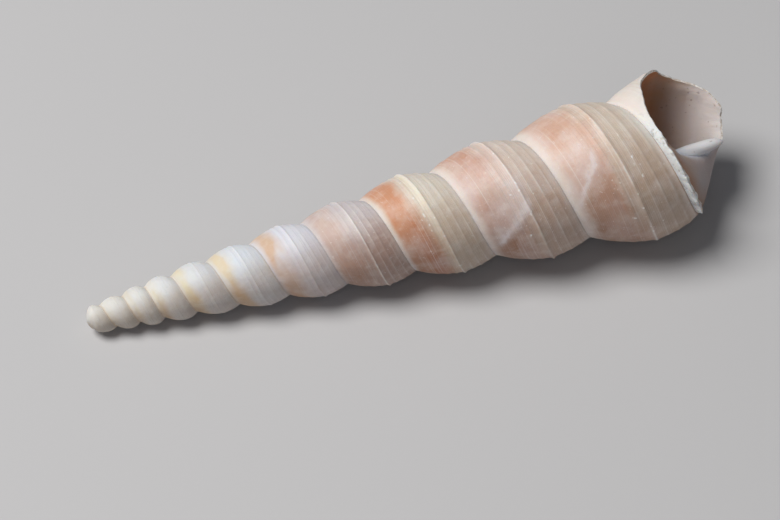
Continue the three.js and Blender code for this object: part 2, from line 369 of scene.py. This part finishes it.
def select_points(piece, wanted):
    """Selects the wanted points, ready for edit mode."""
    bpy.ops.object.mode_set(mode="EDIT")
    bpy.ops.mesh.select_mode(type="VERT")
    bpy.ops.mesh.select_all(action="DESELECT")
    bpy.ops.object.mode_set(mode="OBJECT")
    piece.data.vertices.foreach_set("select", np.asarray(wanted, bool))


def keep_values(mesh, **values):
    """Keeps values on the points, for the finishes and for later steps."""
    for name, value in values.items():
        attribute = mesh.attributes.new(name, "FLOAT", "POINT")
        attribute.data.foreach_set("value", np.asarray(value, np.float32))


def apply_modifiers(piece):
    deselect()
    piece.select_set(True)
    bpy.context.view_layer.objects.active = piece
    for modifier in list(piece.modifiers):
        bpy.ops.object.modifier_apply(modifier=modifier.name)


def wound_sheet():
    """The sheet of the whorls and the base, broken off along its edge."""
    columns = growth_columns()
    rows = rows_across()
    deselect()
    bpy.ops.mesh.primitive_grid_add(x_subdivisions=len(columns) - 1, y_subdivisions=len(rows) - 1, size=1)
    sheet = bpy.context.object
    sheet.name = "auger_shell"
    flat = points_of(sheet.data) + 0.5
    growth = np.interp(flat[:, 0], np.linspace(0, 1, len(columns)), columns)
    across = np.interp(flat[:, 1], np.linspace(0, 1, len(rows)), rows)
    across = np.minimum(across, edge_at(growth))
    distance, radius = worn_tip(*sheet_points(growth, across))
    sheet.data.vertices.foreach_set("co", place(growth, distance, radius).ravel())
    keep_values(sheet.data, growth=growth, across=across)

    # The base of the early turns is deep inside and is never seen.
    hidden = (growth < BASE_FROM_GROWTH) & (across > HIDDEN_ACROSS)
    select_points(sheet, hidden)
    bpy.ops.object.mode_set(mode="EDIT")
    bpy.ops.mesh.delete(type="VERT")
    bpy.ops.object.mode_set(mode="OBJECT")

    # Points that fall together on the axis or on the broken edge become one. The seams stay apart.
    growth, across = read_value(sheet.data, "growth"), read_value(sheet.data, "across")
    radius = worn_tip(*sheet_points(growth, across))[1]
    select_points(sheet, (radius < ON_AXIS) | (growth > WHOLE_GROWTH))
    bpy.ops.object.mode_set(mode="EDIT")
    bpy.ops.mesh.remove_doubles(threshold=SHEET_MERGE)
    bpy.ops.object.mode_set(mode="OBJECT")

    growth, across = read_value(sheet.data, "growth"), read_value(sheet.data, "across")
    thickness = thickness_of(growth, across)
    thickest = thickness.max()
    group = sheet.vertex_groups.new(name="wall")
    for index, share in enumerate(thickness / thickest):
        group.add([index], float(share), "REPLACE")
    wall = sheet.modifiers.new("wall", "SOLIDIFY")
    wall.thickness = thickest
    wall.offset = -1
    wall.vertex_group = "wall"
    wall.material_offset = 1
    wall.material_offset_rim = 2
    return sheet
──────
The task »
Reproduce the material in full, with no word added or dropped.

Written response »
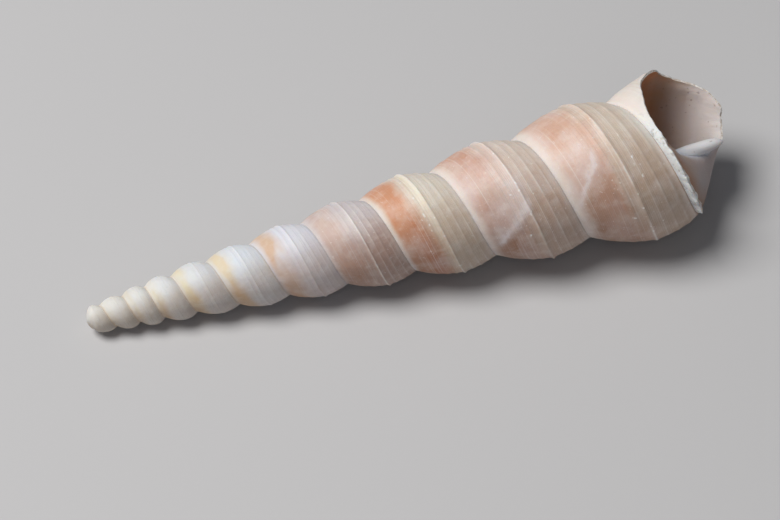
Continue the three.js and Blender code for this object: part 2, from line 369 of scene.py. This part finishes it.
def select_points(piece, wanted):
    """Selects the wanted points, ready for edit mode."""
    bpy.ops.object.mode_set(mode="EDIT")
    bpy.ops.mesh.select_mode(type="VERT")
    bpy.ops.mesh.select_all(action="DESELECT")
    bpy.ops.object.mode_set(mode="OBJECT")
    piece.data.vertices.foreach_set("select", np.asarray(wanted, bool))


def keep_values(mesh, **values):
    """Keeps values on the points, for the finishes and for later steps."""
    for name, value in values.items():
        attribute = mesh.attributes.new(name, "FLOAT", "POINT")
        attribute.data.foreach_set("value", np.asarray(value, np.float32))


def apply_modifiers(piece):
    deselect()
    piece.select_set(True)
    bpy.context.view_layer.objects.active = piece
    for modifier in list(piece.modifiers):
        bpy.ops.object.modifier_apply(modifier=modifier.name)


def wound_sheet():
    """The sheet of the whorls and the base, broken off along its edge."""
    columns = growth_columns()
    rows = rows_across()
    deselect()
    bpy.ops.mesh.primitive_grid_add(x_subdivisions=len(columns) - 1, y_subdivisions=len(rows) - 1, size=1)
    sheet = bpy.context.object
    sheet.name = "auger_shell"
    flat = points_of(sheet.data) + 0.5
    growth = np.interp(flat[:, 0], np.linspace(0, 1, len(columns)), columns)
    across = np.interp(flat[:, 1], np.linspace(0, 1, len(rows)), rows)
    across = np.minimum(across, edge_at(growth))
    distance, radius = worn_tip(*sheet_points(growth, across))
    sheet.data.vertices.foreach_set("co", place(growth, distance, radius).ravel())
    keep_values(sheet.data, growth=growth, across=across)

    # The base of the early turns is deep inside and is never seen.
    hidden = (growth < BASE_FROM_GROWTH) & (across > HIDDEN_ACROSS)
    select_points(sheet, hidden)
    bpy.ops.object.mode_set(mode="EDIT")
    bpy.ops.mesh.delete(type="VERT")
    bpy.ops.object.mode_set(mode="OBJECT")

    # Points that fall together on the axis or on the broken edge become one. The seams stay apart.
    growth, across = read_value(sheet.data, "growth"), read_value(sheet.data, "across")
    radius = worn_tip(*sheet_points(growth, across))[1]
    select_points(sheet, (radius < ON_AXIS) | (growth > WHOLE_GROWTH))
    bpy.ops.object.mode_set(mode="EDIT")
    bpy.ops.mesh.remove_doubles(threshold=SHEET_MERGE)
    bpy.ops.object.mode_set(mode="OBJECT")

    growth, across = read_value(sheet.data, "growth"), read_value(sheet.data, "across")
    thickness = thickness_of(growth, across)
    thickest = thickness.max()
    group = sheet.vertex_groups.new(name="wall")
    for index, share in enumerate(thickness / thickest):
        group.add([index], float(share), "REPLACE")
    wall = sheet.modifiers.new("wall", "SOLIDIFY")
    wall.thickness = thickest
    wall.offset = -1
    wall.vertex_group = "wall"
    wall.material_offset = 1
    wall.material_offset_rim = 2
    return sheet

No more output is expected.